Facile synthesis of 1-alkoxy-1H-benzo- and 7-azabenzotriazoles from peptide coupling agents, mechanistic studies, and synthetic applications

Abstract

(1H-Benzo[d][1,2,3]triazol-1-yloxy)tris(dimethylamino)phosphonium hexafluorophosphate (BOP), 1H-benzo[d][1,2,3]triazol-1-yl 4-methylbenzenesulfonate (Bt-OTs), and 3H-[1,2,3]triazolo[4,5-b]pyridine-3-yl 4-methylbenzenesulfonate (At-OTs) are classically utilized in peptide synthesis for amide-bond formation. However, a previously undescribed reaction of these compounds with alcohols in the presence of a base, leads to 1-alkoxy-1H-benzo- (Bt-OR) and 7-azabenzotriazoles (At-OR). Although BOP undergoes reactions with alcohols to furnish 1-alkoxy-1H-benzotriazoles, Bt-OTs proved to be superior. Both, primary and secondary alcohols undergo reaction under generally mild reaction conditions. Correspondingly, 1-alkoxy-1H-7-azabenzotriazoles were synthesized from At-OTs.

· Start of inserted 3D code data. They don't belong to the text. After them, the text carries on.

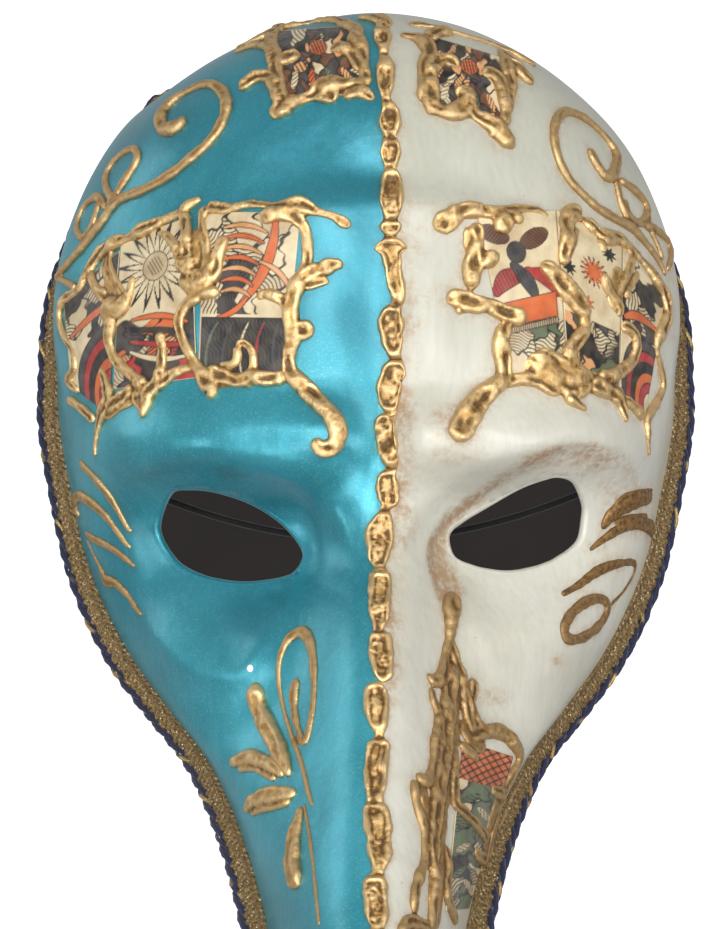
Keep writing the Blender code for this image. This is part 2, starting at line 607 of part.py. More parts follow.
def make_tabs(shell, felt):
    """The patches glued inside the temples, which hold the elastic's ends. Returns their places."""
    places = []
    for name, u in (("strap_tab_left", -0.905), ("strap_tab_right", 0.905)):
        centre = shell_point(8.3, u)
        _, normal, _, _ = shell.tree.find_nearest(centre)
        centre = centre - normal * (WALL + 1.5)
        bpy.ops.mesh.primitive_cube_add(size=1.0, location=centre * MM)
        made = bpy.context.object
        made.name = made.data.name = name
        made.scale = Vector(TAB) * MM
        made.rotation_mode = "QUATERNION"
        made.rotation_quaternion = (-normal).to_track_quat("Y", "Z")
        bpy.ops.object.transform_apply(location=False, rotation=False, scale=True)
        edge = made.modifiers.new("edge", "BEVEL")
        edge.width = 0.3 * MM
        edge.segments = 1
        made.data.materials.append(felt)
        for collection in list(made.users_collection):
            collection.objects.unlink(made)
        parts.objects.link(made)
        places.append((centre, normal))
    return places


def elastic_route(tabs, count):
    """The elastic hangs between the tabs, with a little slack, and bows back from the face."""
    ends = [centre - normal * (TAB[1] / 2 + ELASTIC_RADIUS + 0.3) for centre, normal in tabs]
    points = []
    for k in range(count):
        u = 2 * k / (count - 1) - 1
        place = ends[0].lerp(ends[1], k / (count - 1))
        points.append(place + Vector((0.0, ELASTIC_BOW * (1 - u**4), -ELASTIC_SAG * (1 - u**2))))
    return points


def make_elastic(tabs, look):
    span = lengths_along(elastic_route(tabs, 100))[-1]
    count = round(span / (5 * ELASTIC_RADIUS)) + 1
    tube("elastic_cord", elastic_route(tabs, count), ELASTIC_RADIUS, look)


def main():
    start()
    turquoise = material("pearl_turquoise", (0.055, 0.30, 0.36), 0.3)
    gold = material("gilded_gesso", (0.42, 0.27, 0.10), 0.35, 0.85)
    paper = material("printed_paper", (0.62, 0.50, 0.34), 0.5)
    braid = material("gold_braid", (0.30, 0.22, 0.10), 0.5, 0.6)
    navy = material("navy_cord", (0.008, 0.012, 0.05), 0.7)
    felt = material("black_felt", (0.02, 0.02, 0.02), 0.95)
    elastic = material("black_elastic", (0.012, 0.012, 0.012), 0.8)

    shell = Shell()
    make_shell(shell, turquoise)
    make_lining(shell, felt)
    make_edging(shell, braid, navy)
    for name, strokes in RELIEF.items():
        relief(shell, name, strokes, gold, OVER_CARD if name in OVER_CARDS else GAP)
    make_ring(shell, "right_temple_ring", (57, -23), (5.6, 3.6), 0.75, 1.4, gold)
    for name, (corners, cells) in CARDS.items():
        card(shell, name, corners, paper, cells)
    tabs = make_tabs(shell, felt)
    make_elastic(tabs, elastic)


main()
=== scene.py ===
"""How the plague doctor mask looks. Lengths are millimetres until a mesh is made, +Z is up and the face
looks towards -Y. "Forward" is the distance towards -Y."""

import math

import bmesh
import bpy
import numpy as np
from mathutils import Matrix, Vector, noise
from mathutils.bvhtree import BVHTree


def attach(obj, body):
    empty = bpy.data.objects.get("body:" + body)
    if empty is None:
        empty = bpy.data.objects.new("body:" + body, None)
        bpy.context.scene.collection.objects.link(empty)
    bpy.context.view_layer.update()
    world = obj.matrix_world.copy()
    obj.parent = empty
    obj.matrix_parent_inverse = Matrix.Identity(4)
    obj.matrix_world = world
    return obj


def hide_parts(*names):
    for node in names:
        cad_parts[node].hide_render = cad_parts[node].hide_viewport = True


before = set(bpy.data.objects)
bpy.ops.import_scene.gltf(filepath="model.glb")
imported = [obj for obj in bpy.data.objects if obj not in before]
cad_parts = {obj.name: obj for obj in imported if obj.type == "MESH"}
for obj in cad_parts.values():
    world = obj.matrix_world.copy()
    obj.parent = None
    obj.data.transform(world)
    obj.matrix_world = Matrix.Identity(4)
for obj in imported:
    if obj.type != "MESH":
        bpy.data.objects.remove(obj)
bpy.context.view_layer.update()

MM = 0.001

# The part's own dimensions
WALL = 2.5
LINING_GAP = 1.0
BRAID_WIDTH = 5.0
BRAID_INSIDE = 2.0
BRAID_THICK = 1.5
BRAID_GAP = 0.9
CORD_RADIUS = 1.6
ELASTIC_RADIUS = 1.0
ELASTIC_SAG = 21.0
ELASTIC_BOW = 14.0
TAB_THICK = 1.2
LEAN = 3.0
EYES = ((-36.0, -1.5), (39.5, 1.5))
ROWS, COLUMNS = 28, 32
VIEWER = Vector((-1.6, -600.0, 17.0))
SECTIONS = np.array((
    (-46, 133, -46, 133, 58, -46, 117, 0.75, 0, 12),
    (-33, 138, -33, 138, 68.5, -44.5, 104, 0.80, 0, 12),
    (-14, 137, -14, 137, 76, -43, 90.5, 0.86, 0, 12),
    (4, 128, 4, 128, 81, -41.5, 77, 0.90, 0, 12),
    (16, 112, 16, 112, 84, -40, 64, 0.93, 0, 12),
    (22, 92, 22, 92, 85, -38.5, 52, 0.95, 0, 12),
    (25, 70, 25, 70, 85, -37, 41, 0.96, 0, 12),
    (26.5, 48, 26.5, 48, 85, -35.5, 30, 0.965, 0, 12),
    (27.5, 28, 27, 28, 83.3, -33.5, 19, 0.97, 0, 12),
    (30, 12, 26, 12, 80.8, -31, 8, 0.97, 0, 13),
    (37, -3, 25, -4, 77.8, -28, -5, 0.97, 0, 14),
    (48, -19, 24, -20, 72.3, -22.5, -19, 0.96, 0.1, 16),
    (61, -38, 23, -38, 64, -14.5, -33, 0.95, 0.25, 18),
    (76, -57, 25, -55, 53.5, -4, -45, 0.94, 0.45, 20),
    (91, -75, 32, -69, 41, 10, -58, 0.93, 0.7, 20),
    (105, -92, 43, -82, 31, 30, -75, 0.92, 0.9, 20),
    (118, -110, 57, -97, 24, 52, -94, 0.92, 1, 20),
    (129, -129, 77, -117, 19, 76, -116, 0.92, 1, 20),
    (135.5, -147, 98.5, -136, 14, 98, -136, 0.92, 1, 20),
    (136, -159, 114.5, -150, 9.5, 114, -150, 0.92, 1, 20),
    (131, -167, 124.5, -160, 6, 124, -160, 0.92, 1, 20),
), float)  # fmt: skip
LEFT_EYE = (
    (-54.3, 1.6), (-51, 9.1), (-45.8, 10.1), (-39.3, 9.4), (-30.2, 6.5), (-22.4, 1.8), (-17.7, -3.4),
    (-16.9, -6.5), (-18.5, -9.9), (-22.4, -12.2), (-31.5, -13.5), (-40.6, -12.5), (-48.4, -9.4),
    (-53, -3.9),
)  # fmt: skip
RIGHT_EYE = (
    (22.1, -0.8), (25.7, 2.6), (32.2, 6.2), (40, 10.4), (46.5, 12.7), (50.4, 13.3), (54.3, 11.7),
    (57, 6.5), (57, 2.6), (55.6, -3.4), (50.4, -7.3), (45.2, -9.4), (37.4, -10.7), (29.6, -9.6),
    (23.4, -6.8),
)  # fmt: skip
HOLES = (("left", EYES[0], LEFT_EYE), ("right", EYES[1], RIGHT_EYE))
TAB_SECTION, TAB_U = 8.3, 0.905
TAB_CLEARANCE, ELASTIC_CLEARANCE = 1.5, 0.3

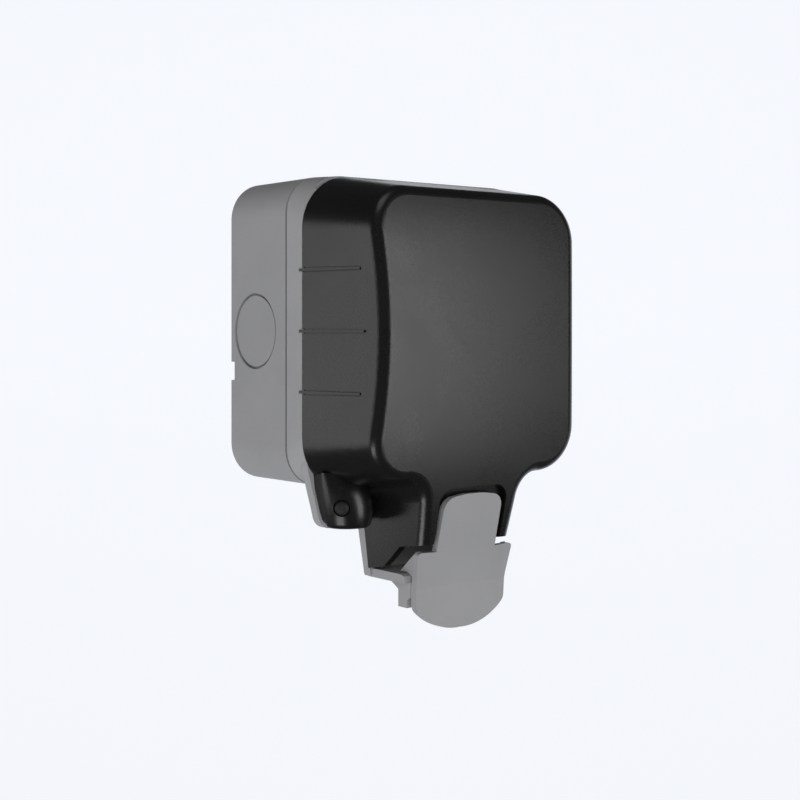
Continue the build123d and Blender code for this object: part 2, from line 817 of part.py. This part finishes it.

Mechanistically, there are three pathways by which these peptide-coupling agents can react with alcohols. From 31P{1H}, [18O]-labeling, and other chemical experiments, phosphonium and tosylate derivatives of alcohols seem to be intermediates. These then react with BtO− and AtO− produced in situ. In order to demonstrate broader utility, this novel reaction has been used to prepare a series of acyclic nucleoside-like compounds. Because BtO− is a nucleofuge, several Bt-OCH2Ar substrates have been evaluated in nucleophilic substitution reactions. Finally, the possible formation of Pd π–allyl complexes by departure of BtO− has been queried. Thus, alpha-allylation of three cyclic ketones was evaluated with 1-(cinnamyloxy)-1H-benzo[d][1,2,3]triazole, via in situ formation of pyrrolidine enamines and Pd catalysis.